= Eytan Modiano =

Eytan H. Modiano is a professor and associate head of the Department of Aeronautics and Astronautics and associate director of the Laboratory for Information and Decision Systems at Massachusetts Institute of Technology, Cambridge, Massachusetts.

==Education and career==
Modiano received his B.S. degree in electrical engineering and computer science from the University of Connecticut in 1986 and his M.S. and Ph.D. degrees in electrical engineering from the University of Maryland in 1989 and 1992, respectively. His Ph.D. advisor was Professor Anthony Ephremides. Between 1987 and 1992, Modiano was a Fellow with the United States Naval Research Laboratory, and after it, for a year, served as the National Research Council postdoc fellow.
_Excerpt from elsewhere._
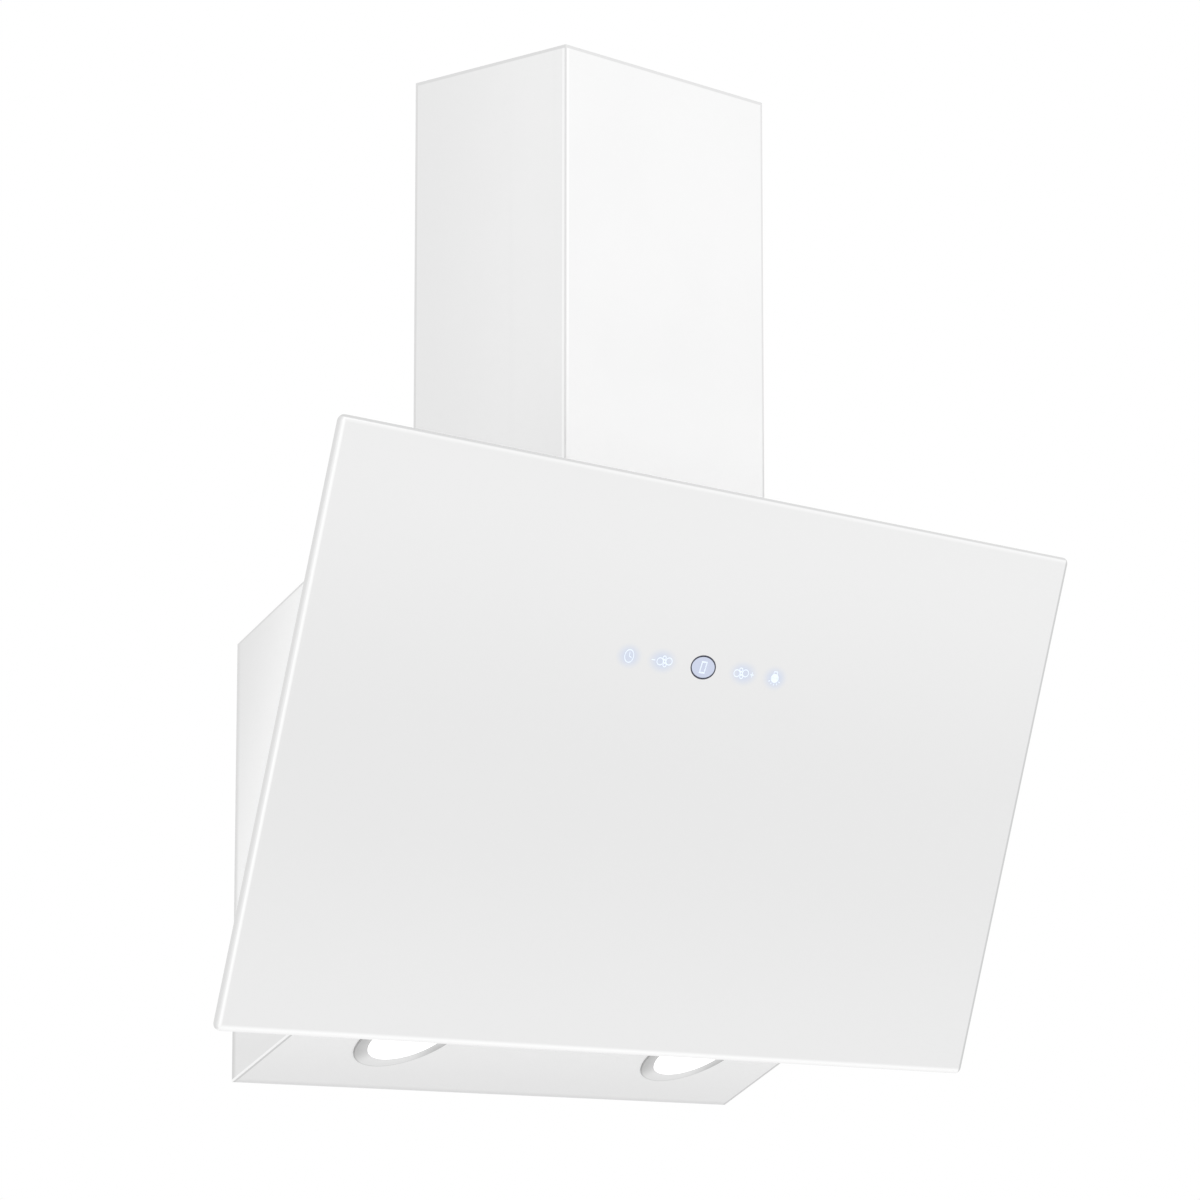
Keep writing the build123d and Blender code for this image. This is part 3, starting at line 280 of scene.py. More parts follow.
def toneSides(graph, colour, place):  # painted shade, darker towards the wall
    y, z = graph.split(place)[1:]
    behindDoor = y * math.cos(lean) + z * math.sin(lean)
    # painted shading: lighter near the door, darker far behind it and in the lower back corner
    colour = graph.blendColour(graph.step(behindDoor, *shell["sideReach"]), *shell["sideTones"])
    corner = graph.fade(z, *shell["cornerReach"])
    colour = graph.blendColour(corner, colour, shell["cornerTone"])
    # painted shade along the sheet's end at the wall
    atWall = graph.fade(-1 * y, *enamel["wallReach"])
    colour = graph.blendColour(atWall, colour, graph.blendColour(corner, *shell["wallTones"]))
    # painted shade line along the top, painted highlight line along the bottom fold
    top = fromSlope(shell["back"] - z - y * shell["topSlope"], shell["topSlope"])
    bottom = fromSlope(z + y * shell["bottomSlope"], shell["bottomSlope"])
    dark = graph.fade(graph.math("MINIMUM", top, shell["top"] - z), *inWidths(shell["topLine"]))
    return edgeLines(graph, colour, graph.fade(bottom, *inWidths(shell["bottomLine"])), dark)


def toneBottom(graph, colour, place):
    x, y = graph.split(place)[:2]
    # painted shading, darker at the wall than at the front
    colour = graph.blendColour(graph.step(-1 * y, *shell["bottomReach"]), *shell["bottomTones"])
    seam = graph.step(abs(x), *(shell["inside"] - inset for inset in inWidths(shell["seamLine"])))
    # painted shade along the wall, and the seams beside the sides
    return edgeLines(graph, colour, dark=graph.fade(-1 * y, *enamel["wallReach"]), seam=seam)


def enamelPaint(toneSheet):
    def paint(graph):
        place = graph.place()
        cloud = graph.step(graph.noise(place, enamel["cloudScale"], 3.0), 0.35, 0.65)
        colour = graph.blendColour(cloud, enamel["shade"], enamel["white"])
        if toneSheet:
            colour = toneSheet(graph, colour, place)
        return {
            "Base_Color": colour,
            "Roughness": enamel["roughness"] + 0.05 * graph.noise(place, 60.0, 3.0),
            "Normal": graph.bump(graph.noise(place, enamel["peelScale"]), enamel["peelDepth"], 0.5),
        }
    return paint


for name, toneSheet in (("whiteEnamel", None), ("chimneyEnamel", toneChimney),
                        ("sideEnamel", toneSides), ("bottomEnamel", toneBottom)):
    makeFinish(name, enamelPaint(toneSheet), Specular_IOR_Level=0.4)


# The door's glass: a white pane with round polished edges

door = {
    "width": 0.898,
    "height": 0.472,
    "thickness": 0.008,
    "corner": 0.006,
    "leastCorner": 0.0012,
    "round": 0.0034,  # radius of the polished edge
    "roundStep": 10,  # degrees
    "flatLoops": (0.004, 0.0006),  # loops beside the round that keep the faces flat
    "reach": 0.1485,  # wall to the lower front edge
    "lift": 0.0277,
    "faces": (0.809, 0.783, 0.827),  # painted shading: tone at the bottom, middle and top
    "faceReach": ((0.02, 0.20), (0.24, 0.46)),  # heights up the pane between them
    "drift": 0.02,
    "highlight": 0.97,  # painted highlight: fine light lines beside the edges
    "line": ((0.0005, 0.0013), (0.0018, 0.0042)),  # at the sides: where it starts and where it ends
    "lineEnd": (0.006, 0.010),  # none at the right
    # painted highlight along the top
    "topLine": ((0.0016, 0.0028), (0.0030, 0.0058)),
    "topLineShare": 0.45,
    "lineDepth": (-0.0030, -0.0016),
    "foot": (0.9, 1.8),  # painted highlight: the lower edge is light all round, in radii of the round
    "sides": (0.72, 0.87),  # grey ground side of the edge, with painted shade darker at its back; from its back to its front
    "sideReach": (0.0018, 0.0026),
    "sideDepth": (-0.0016, -0.0008),
    "sideBack": 0.0057,
    "sideSpan": 0.0045,
    # painted shade: thin dark line along the top edge
    "topRim": 0.64,
    "topRimReach": (0.0012, 0.0024),
    "rim": 0.59,  # painted shade: thin dark line at the right
    "rimReach": (0.0042, 0.0054),
    "rimDepth": (-0.0017, -0.0011),
    "faceDepth": (-0.0005, -0.0001),
    "control": 0.326,  # centre of the touch control, up the pane
    # painted glow about the lit symbols
    "halo": (0.63, 0.69, 0.83),
    "halos": ((-0.090, 0.0175), (-0.050, 0.0205), (0.050, 0.0205), (0.090, 0.0175)),  # place, half width
    "haloHeight": 0.0120,
    "haloShare": 0.9,
    # painted glow inside the display's ring
    "display": (0.60, 0.65, 0.80),
    "displayReach": (0.0142, 0.0088),
}

upPane = Vector((0.0, -math.sin(lean), math.cos(lean)))
outOfPane = Vector((0.0, -math.cos(lean), -math.sin(lean)))
paneOrigin = Vector((0.0, -door["reach"], door["lift"]))
paneFrame = Matrix((
    (1.0, upPane.x, outOfPane.x, paneOrigin.x),
    (0.0, upPane.y, outOfPane.y, paneOrigin.y),
    (0.0, upPane.z, outOfPane.z, paneOrigin.z),
    (0.0, 0.0, 0.0, 1.0),
))


def paneCoordinates(graph, place):  # across, up and out of the pane
    moved = graph.vector("SUBTRACT", place, tuple(paneOrigin))
    up = graph.vector("DOT_PRODUCT", moved, tuple(upPane), name="Value")
    out = graph.vector("DOT_PRODUCT", moved, tuple(outOfPane), name="Value")
    return graph.split(place)[0], up, out


def strip(graph, value, starts, ends):
    return graph.step(value, *starts) * graph.fade(value, *ends)


def fromControl(x, up, wide, tall):  # 1 on an oval about a symbol
    across, rise = x / wide, (up - door["control"]) / tall
    return (across * across + rise * rise) ** 0.5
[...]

From 1993 to 1999, he was a designer of the communication protocols for optical networks, satellites, and wireless technologies at the Division of Communications of MIT Lincoln Laboratory.

In 2017, Modiano was appointed as MIT Laboratory for Information and Decision Systems' Associate Director.

Modiano also serves as editor-in-chief of the IEEE/ACM Transactions on Networking and as associate fellow of the IEEE Transactions on Information Theory and IEEE/ACM Transactions on Networking.

==Awards==
Modiano was named Fellow of the Institute of Electrical and Electronics Engineers (IEEE) in 2012 for contributions to cross-layer resource allocation algorithms for wireless, satellite, and optical networks. In 2018, he was inducted into the Academy of Distinguished Engineers.